Ironically, the stability, the order, that many yearn for is found in the enduring scripture and community/liturgy of the church. Mostly, that rock that they need will never be found outside the church, and this is again where Peterson falls short. His own young experience with the church led him to think it had no answers for the problem of suffering. Which, as I have mentioned above, is incorrect.
The second reason Peterson might be helpful, though, is in calling the church back to a real discussion of sin and the problems of living in a fallen world. You cannot keep serving up the same fluffy drivel Sunday after Sunday and expect people to find these trite sermons a healing balm to the huge existential problems they face on a daily basis. We have to assume people are thinking, and suffering, and struggling. Which means we have to offer the bright, deep, strong truths the Bible gives us as keys that unlock some of the bigger questions of meaning and being. Otherwise a new generation will find a lesser tonic that does not cure, but does honestly acknowledge the issues.
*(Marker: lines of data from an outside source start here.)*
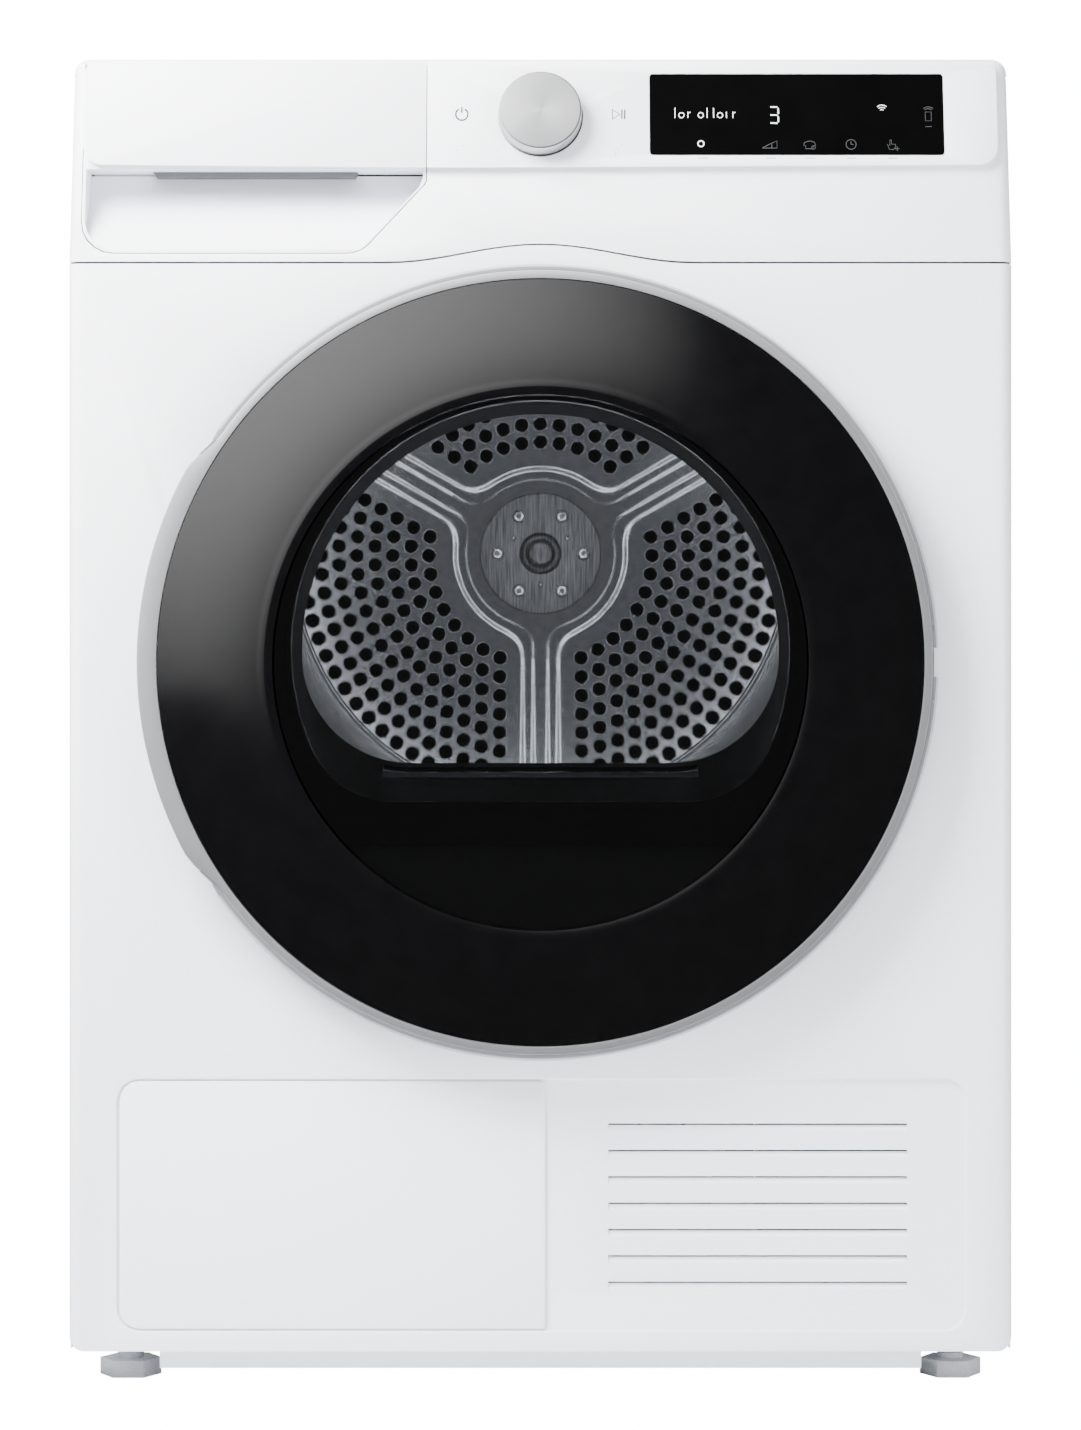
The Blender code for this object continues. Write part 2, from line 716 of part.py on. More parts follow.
def make_hinge(steel, silver):
    """Plate with one lug and the pin on the cabinet; a leaf with two knuckles on the door."""
    x, y = HINGE
    reach = 0.0043
    half = LUG_HALF
    low, high = (x - 0.0320, -0.2777, DOOR_Z - 0.040), (x - 0.0080, -0.2754, DOOR_Z + 0.040)
    bracket = block("hinge_bracket", low, high, silver)
    low, high = (x - 0.0120, -0.2778, DOOR_Z - half), (x + 0.0020, -0.2756, DOOR_Z + half)
    foot = block("lug_foot", low, high, silver)
    arm = block("lug_arm", (x - 0.0040, y, DOOR_Z - half), (x + 0.0020, -0.2770, DOOR_Z + half), silver)
    ends = DOOR_Z - half - 0.0001, DOOR_Z + half + 0.0001
    barrel = rod("lug_barrel", HINGE, reach, *ends, silver, "Z", 20)
    pin = rod("hinge_pin", HINGE, 0.0022, DOOR_Z - HINGE_HALF, DOOR_Z + HINGE_HALF, silver, "Z", 12)
    join(bracket, foot, arm, barrel, pin)

    ends = DOOR_Z - HINGE_HALF, DOOR_Z + HINGE_HALF
    leaf = rod("hinge_leaf", HINGE, reach, *ends, steel, "Z", 20, (*HINGE, DOOR_Z))
    low, high = (x - 0.0240, y - 0.0043, ends[0] + 0.0002), (x, y - 0.0020, ends[1] - 0.0002)
    strap = block("leaf_strap", low, high, steel)
    bore = rod("leaf_bore", HINGE, 0.0026, DOOR_Z - 0.050, DOOR_Z + 0.050, steel, "Z", 12)
    gap = half + 0.0005
    low, high = (x - 0.0050, y - 0.0100, DOOR_Z - gap), (x + 0.0100, y + 0.0100, DOOR_Z + gap)
    room = block("leaf_room", low, high, steel)
    join(leaf, strap)
    cut(leaf, bore, room)


def make_latch_catch(plastic):
    """Catch behind the front panel, with a cavity for the hook."""
    low, high = (-0.2260, -0.2730, DOOR_Z - 0.028), (-0.1860, -0.2450, DOOR_Z + 0.028)
    catch = block("latch_catch", low, high, plastic)
    low, high = (-0.2140, -0.2800, DOOR_Z - 0.016), (-0.1980, -0.2500, DOOR_Z + 0.016)
    cavity = block("catch_cavity", low, high, plastic)
    return cut(catch, cavity)


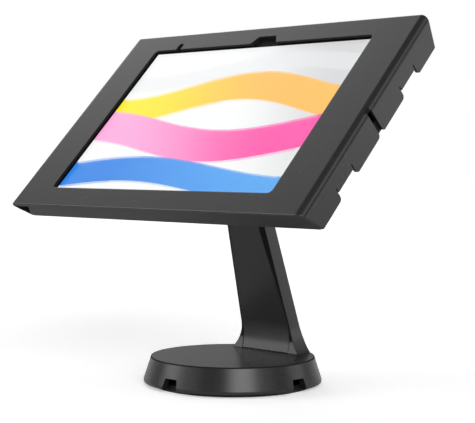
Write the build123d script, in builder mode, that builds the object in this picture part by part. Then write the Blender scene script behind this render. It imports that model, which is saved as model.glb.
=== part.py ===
from build123d import *
import os
from math import cos, radians, sin, sqrt, tan

os.makedirs("parts", exist_ok=True)

# A counter-top kiosk: a weighted round base, a leaning neck, a tilting and turning head,
# and a locked sheet-metal enclosure round a tablet. All lengths are in millimetres.
# The origin is on the counter under the middle of the round base. +Z is up, the user
# stands towards -Y, and +X is to the user's right.

# Clearances and overruns
moving_gap = 0.3  # between pieces that move past each other
running_gap = 0.05  # radial, a shaft in its bore
face_gap = 0.05  # between faces that slide flat on each other
fitted_gap = 0.15  # round pieces that are fitted and don't move
thread_gap = 0.05  # radial, a screw's shank in its tapped hole
overrun = 2.0  # how far a cut reaches past the material

# Turns, in degrees
half_turn = 180.0
quarter_turn = 90.0

# Round base
base_top_radius = 63.1
rim_radius = 68.7
base_height = 21.9
rim_height = 2.5  # lower edge of the cover above the counter
rim_lip = 2.3  # upright band below the sloping flank
rim_round = 0.5
base_top_wall = 3.0
base_flank_wall = 3.8  # measured level
plate_radius = 62.2
plate_thickness = 4.0
plate_gap = 0.4  # round the plate in its pocket
pad_thickness = 1.5
pad_inset = 0.6
pad_hole_margin = 1.75  # the pad's holes are wider than the plate's by this, radially
counter_hole_radius = 3.25
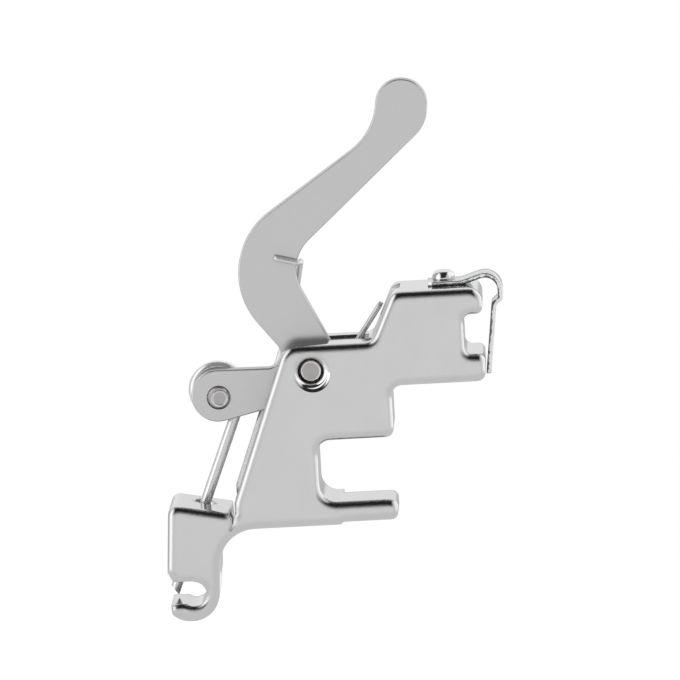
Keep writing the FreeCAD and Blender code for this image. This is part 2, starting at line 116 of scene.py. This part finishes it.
class Wire:
    """One output in a node tree; arithmetic on it adds the nodes that work it out."""

    def __init__(self, tree, out=None):
        self.tree = tree
        self.out = out

    def node(self, kind, settings, sockets, out=0):
        """A node with its settings made first, then the values or links of its sockets."""
        made = self.tree.nodes.new("ShaderNode" + kind)
        for name, value in settings.items():
            if name == "stops":
                ramp = made.color_ramp.elements
                for place, tone in value:
                    ramp.new(place).color = (tone, tone, tone, 1.0)
                ramp.remove(ramp[0])
                ramp.remove(ramp[len(ramp) - 1])
            else:
                setattr(made, name, value)
        for key, value in sockets.items():
            socket = made.inputs[key]
            if isinstance(value, Wire):
                self.tree.links.new(value.out, socket)
            elif socket.type in ("RGBA", "VECTOR") and isinstance(value, (int, float)):
                socket.default_value = [value] * 3 + [1.0] * (socket.type == "RGBA")
            elif socket.type == "RGBA":
                socket.default_value = list(value) + [1.0]
            else:
                socket.default_value = value
        return Wire(self.tree, made.outputs[out] if len(made.outputs) else None)

    def along(self, axis):
        """One coordinate of a place or a direction."""
        return self.node("SeparateXYZ", {}, {0: self}, axis)

    def join(self, one, two, operation):
        """Both values in the node that suits them: for colours, vectors or plain numbers."""
        kinds = [value.out.type for value in (one, two) if isinstance(value, Wire)]
        if "RGBA" in kinds:
            settings = {"data_type": "RGBA", "blend_type": operation}
            return self.node("Mix", settings, {0: 1.0, 6: one, 7: two}, 2)
        if "VECTOR" in kinds:
            return self.node("VectorMath", {"operation": operation}, {0: one, 1: two})
        return self.node("Math", {"operation": operation}, {0: one, 1: two})

    def __add__(self, other):
        return self.join(self, other, "ADD")

    def __radd__(self, other):
        return self.join(other, self, "ADD")

    def __sub__(self, other):
        return self.join(self, other, "SUBTRACT")

    def __rsub__(self, other):
        return self.join(other, self, "SUBTRACT")

    def __mul__(self, other):
        return self.join(self, other, "MULTIPLY")

    def __rmul__(self, other):
        return self.join(other, self, "MULTIPLY")

    def __truediv__(self, other):
        return self.join(self, other, "DIVIDE")

    def __pow__(self, other):
        return self.join(self, other, "POWER")

    def __neg__(self):
        return 0.0 - self


def fade(value, low, high):
    """0 below the first number, 1 above the second, smooth between them."""
    settings = {"interpolation_type": "SMOOTHSTEP"}
    return value.node("MapRange", settings, {"Value": value, "From Min": low, "From Max": high})


def grey(level):
    """A level of brightness as a colour."""
    return level.node("CombineColor", {}, {0: level, 1: level, 2: level})


def new_material(name):
    """An empty material and the start of its node tree."""
    made = bpy.data.materials.new(name)
    made.use_nodes = True
    made.node_tree.nodes.clear()
    return made, Wire(made.node_tree)


tent = bpy.data.worlds.new("white_tent")
tent.use_nodes = True
tent.node_tree.nodes.clear()
bpy.context.scene.world = tent
sky = Wire(tent.node_tree)
direction = sky.node("TexCoord", {}, {}, "Generated")
x = direction.along("X")
y = direction.along("Y")
z = direction.along("Z")
aside = sky.node("Math", {"operation": "ABSOLUTE"}, {0: x})
round_about = sky.node("Math", {"operation": "ARCTAN2"}, {0: x, 1: -y}) / (2 * math.pi) + 0.5
stops = [(0.5 + degrees / 360, level / BRIGHTEST) for degrees, level in WALLS]
walls = sky.node("ValToRGB", {"stops": stops}, {0: round_about})
walls = sky.node("RGBToBW", {}, {0: walls}) * BRIGHTEST
straight_behind = fade(y, *BEHIND_EDGE)
walls = walls + BEHIND_EXTRA * straight_behind * fade(z, *BEHIND_HORIZON)
walls = walls + (WHITE - walls) * fade(-z, *BELOW_EDGE)
overhead = fade(TOP_LEAN_Z * z + TOP_LEAN_Y * y, *TOP_EDGE)
room = fade(z, *ROOM_HORIZON) * (1.0 - fade(aside, *ROOM_SIDE)) * (1.0 - overhead)
walls = walls * (1.0 - ROOM_DARKNESS * room)
walls = walls + (TOP_LEVEL - walls) * overhead * (1.0 - straight_behind)
mirrored = sky.node("LightPath", {}, {}, "Is Glossy Ray")
light = WHITE + (walls - WHITE) * mirrored
glow = sky.node("Background", {}, {"Color": grey(light), "Strength": 1.0})
sky.node("OutputWorld", {}, {"Surface": glow})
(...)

I am hopeful that the church will continue to reform, continue to battle for truth and offer careful examination of the Scriptures, and deft exhortation and explanation of them each week. I hope that the church will offer a transcendent view of life that uses eternal hope as a springboard to community transformation and love of neighbor. That’s what people need, its what they crave, and giving them anything less leads to a search for answers that will be filled one way or another – by people who truthfully acknowledge their problems, even if they don’t have the answers to bring them ultimate joy in life and the hereafter.